Set exercise — The data must be returned in full and exactly as given.

Data excerpt —
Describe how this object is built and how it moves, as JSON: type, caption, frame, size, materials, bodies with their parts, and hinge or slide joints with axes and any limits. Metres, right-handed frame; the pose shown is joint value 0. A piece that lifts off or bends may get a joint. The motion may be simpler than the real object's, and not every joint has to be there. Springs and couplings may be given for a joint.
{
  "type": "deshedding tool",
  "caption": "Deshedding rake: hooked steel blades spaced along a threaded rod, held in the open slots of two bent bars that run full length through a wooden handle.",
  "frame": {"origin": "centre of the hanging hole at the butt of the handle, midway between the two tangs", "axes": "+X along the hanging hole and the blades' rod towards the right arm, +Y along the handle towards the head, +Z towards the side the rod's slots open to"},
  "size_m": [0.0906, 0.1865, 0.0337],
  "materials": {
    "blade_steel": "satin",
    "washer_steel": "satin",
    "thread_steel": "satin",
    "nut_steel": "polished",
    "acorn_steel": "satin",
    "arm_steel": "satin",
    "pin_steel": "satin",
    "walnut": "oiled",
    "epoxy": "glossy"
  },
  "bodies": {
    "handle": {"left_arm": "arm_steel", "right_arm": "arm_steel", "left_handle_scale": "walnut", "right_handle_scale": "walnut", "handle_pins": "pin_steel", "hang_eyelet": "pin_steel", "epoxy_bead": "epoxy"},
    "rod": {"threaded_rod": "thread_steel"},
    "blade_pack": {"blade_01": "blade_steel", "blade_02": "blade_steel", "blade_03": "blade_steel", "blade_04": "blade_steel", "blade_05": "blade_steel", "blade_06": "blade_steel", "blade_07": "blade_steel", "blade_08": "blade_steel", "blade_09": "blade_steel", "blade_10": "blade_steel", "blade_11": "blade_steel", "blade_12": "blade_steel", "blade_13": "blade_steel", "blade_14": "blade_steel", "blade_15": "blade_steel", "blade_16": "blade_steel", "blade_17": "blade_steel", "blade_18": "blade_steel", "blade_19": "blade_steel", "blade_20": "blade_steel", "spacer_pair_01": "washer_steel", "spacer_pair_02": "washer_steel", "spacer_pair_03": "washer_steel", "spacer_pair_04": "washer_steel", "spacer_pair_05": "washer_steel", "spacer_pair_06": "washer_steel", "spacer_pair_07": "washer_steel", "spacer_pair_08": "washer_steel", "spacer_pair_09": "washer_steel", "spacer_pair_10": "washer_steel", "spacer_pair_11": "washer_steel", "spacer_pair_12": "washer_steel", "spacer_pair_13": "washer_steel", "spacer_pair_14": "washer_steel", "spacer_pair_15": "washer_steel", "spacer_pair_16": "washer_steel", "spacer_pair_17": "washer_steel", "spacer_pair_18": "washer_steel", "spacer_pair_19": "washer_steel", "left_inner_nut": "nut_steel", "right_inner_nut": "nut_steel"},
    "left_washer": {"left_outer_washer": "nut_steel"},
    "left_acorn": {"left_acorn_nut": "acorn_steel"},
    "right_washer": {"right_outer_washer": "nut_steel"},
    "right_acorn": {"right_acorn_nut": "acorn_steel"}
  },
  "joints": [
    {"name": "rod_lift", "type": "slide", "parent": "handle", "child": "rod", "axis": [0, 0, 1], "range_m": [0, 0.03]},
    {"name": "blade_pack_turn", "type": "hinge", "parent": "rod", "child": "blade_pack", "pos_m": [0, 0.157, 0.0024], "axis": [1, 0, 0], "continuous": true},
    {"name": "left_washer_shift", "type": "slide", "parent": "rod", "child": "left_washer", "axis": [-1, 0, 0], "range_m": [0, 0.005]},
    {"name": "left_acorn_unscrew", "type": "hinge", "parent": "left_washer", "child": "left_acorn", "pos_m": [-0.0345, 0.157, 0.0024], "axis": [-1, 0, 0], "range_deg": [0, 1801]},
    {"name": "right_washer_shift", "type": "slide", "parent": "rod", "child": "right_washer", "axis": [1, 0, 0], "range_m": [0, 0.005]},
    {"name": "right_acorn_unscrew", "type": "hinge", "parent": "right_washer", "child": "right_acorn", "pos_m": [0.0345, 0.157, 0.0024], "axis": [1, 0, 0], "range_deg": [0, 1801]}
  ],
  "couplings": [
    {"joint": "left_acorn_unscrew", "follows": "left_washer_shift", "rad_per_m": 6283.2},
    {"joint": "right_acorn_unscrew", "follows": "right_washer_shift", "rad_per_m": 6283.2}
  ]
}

Exercise result —
Describe how this object is built and how it moves, as JSON: type, caption, frame, size, materials, bodies with their parts, and hinge or slide joints with axes and any limits. Metres, right-handed frame; the pose shown is joint value 0. A piece that lifts off or bends may get a joint. The motion may be simpler than the real object's, and not every joint has to be there. Springs and couplings may be given for a joint.
{
  "type": "deshedding tool",
  "caption": "Deshedding rake: hooked steel blades spaced along a threaded rod, held in the open slots of two bent bars that run full length through a wooden handle.",
  "frame": {"origin": "centre of the hanging hole at the butt of the handle, midway between the two tangs", "axes": "+X along the hanging hole and the blades' rod towards the right arm, +Y along the handle towards the head, +Z towards the side the rod's slots open to"},
  "size_m": [0.0906, 0.1865, 0.0337],
  "materials": {
    "blade_steel": "satin",
    "washer_steel": "satin",
    "thread_steel": "satin",
    "nut_steel": "polished",
    "acorn_steel": "satin",
    "arm_steel": "satin",
    "pin_steel": "satin",
    "walnut": "oiled",
    "epoxy": "glossy"
  },
  "bodies": {
    "handle": {"left_arm": "arm_steel", "right_arm": "arm_steel", "left_handle_scale": "walnut", "right_handle_scale": "walnut", "handle_pins": "pin_steel", "hang_eyelet": "pin_steel", "epoxy_bead": "epoxy"},
    "rod": {"threaded_rod": "thread_steel"},
    "blade_pack": {"blade_01": "blade_steel", "blade_02": "blade_steel", "blade_03": "blade_steel", "blade_04": "blade_steel", "blade_05": "blade_steel", "blade_06": "blade_steel", "blade_07": "blade_steel", "blade_08": "blade_steel", "blade_09": "blade_steel", "blade_10": "blade_steel", "blade_11": "blade_steel", "blade_12": "blade_steel", "blade_13": "blade_steel", "blade_14": "blade_steel", "blade_15": "blade_steel", "blade_16": "blade_steel", "blade_17": "blade_steel", "blade_18": "blade_steel", "blade_19": "blade_steel", "blade_20": "blade_steel", "spacer_pair_01": "washer_steel", "spacer_pair_02": "washer_steel", "spacer_pair_03": "washer_steel", "spacer_pair_04": "washer_steel", "spacer_pair_05": "washer_steel", "spacer_pair_06": "washer_steel", "spacer_pair_07": "washer_steel", "spacer_pair_08": "washer_steel", "spacer_pair_09": "washer_steel", "spacer_pair_10": "washer_steel", "spacer_pair_11": "washer_steel", "spacer_pair_12": "washer_steel", "spacer_pair_13": "washer_steel", "spacer_pair_14": "washer_steel", "spacer_pair_15": "washer_steel", "spacer_pair_16": "washer_steel", "spacer_pair_17": "washer_steel", "spacer_pair_18": "washer_steel", "spacer_pair_19": "washer_steel", "left_inner_nut": "nut_steel", "right_inner_nut": "nut_steel"},
    "left_washer": {"left_outer_washer": "nut_steel"},
    "left_acorn": {"left_acorn_nut": "acorn_steel"},
    "right_washer": {"right_outer_washer": "nut_steel"},
    "right_acorn": {"right_acorn_nut": "acorn_steel"}
  },
  "joints": [
    {"name": "rod_lift", "type": "slide", "parent": "handle", "child": "rod", "axis": [0, 0, 1], "range_m": [0, 0.03]},
    {"name": "blade_pack_turn", "type": "hinge", "parent": "rod", "child": "blade_pack", "pos_m": [0, 0.157, 0.0024], "axis": [1, 0, 0], "continuous": true},
    {"name": "left_washer_shift", "type": "slide", "parent": "rod", "child": "left_washer", "axis": [-1, 0, 0], "range_m": [0, 0.005]},
    {"name": "left_acorn_unscrew", "type": "hinge", "parent": "left_washer", "child": "left_acorn", "pos_m": [-0.0345, 0.157, 0.0024], "axis": [-1, 0, 0], "range_deg": [0, 1801]},
    {"name": "right_washer_shift", "type": "slide", "parent": "rod", "child": "right_washer", "axis": [1, 0, 0], "range_m": [0, 0.005]},
    {"name": "right_acorn_unscrew", "type": "hinge", "parent": "right_washer", "child": "right_acorn", "pos_m": [0.0345, 0.157, 0.0024], "axis": [1, 0, 0], "range_deg": [0, 1801]}
  ],
  "couplings": [
    {"joint": "left_acorn_unscrew", "follows": "left_washer_shift", "rad_per_m": 6283.2},
    {"joint": "right_acorn_unscrew", "follows": "right_washer_shift", "rad_per_m": 6283.2}
  ]
}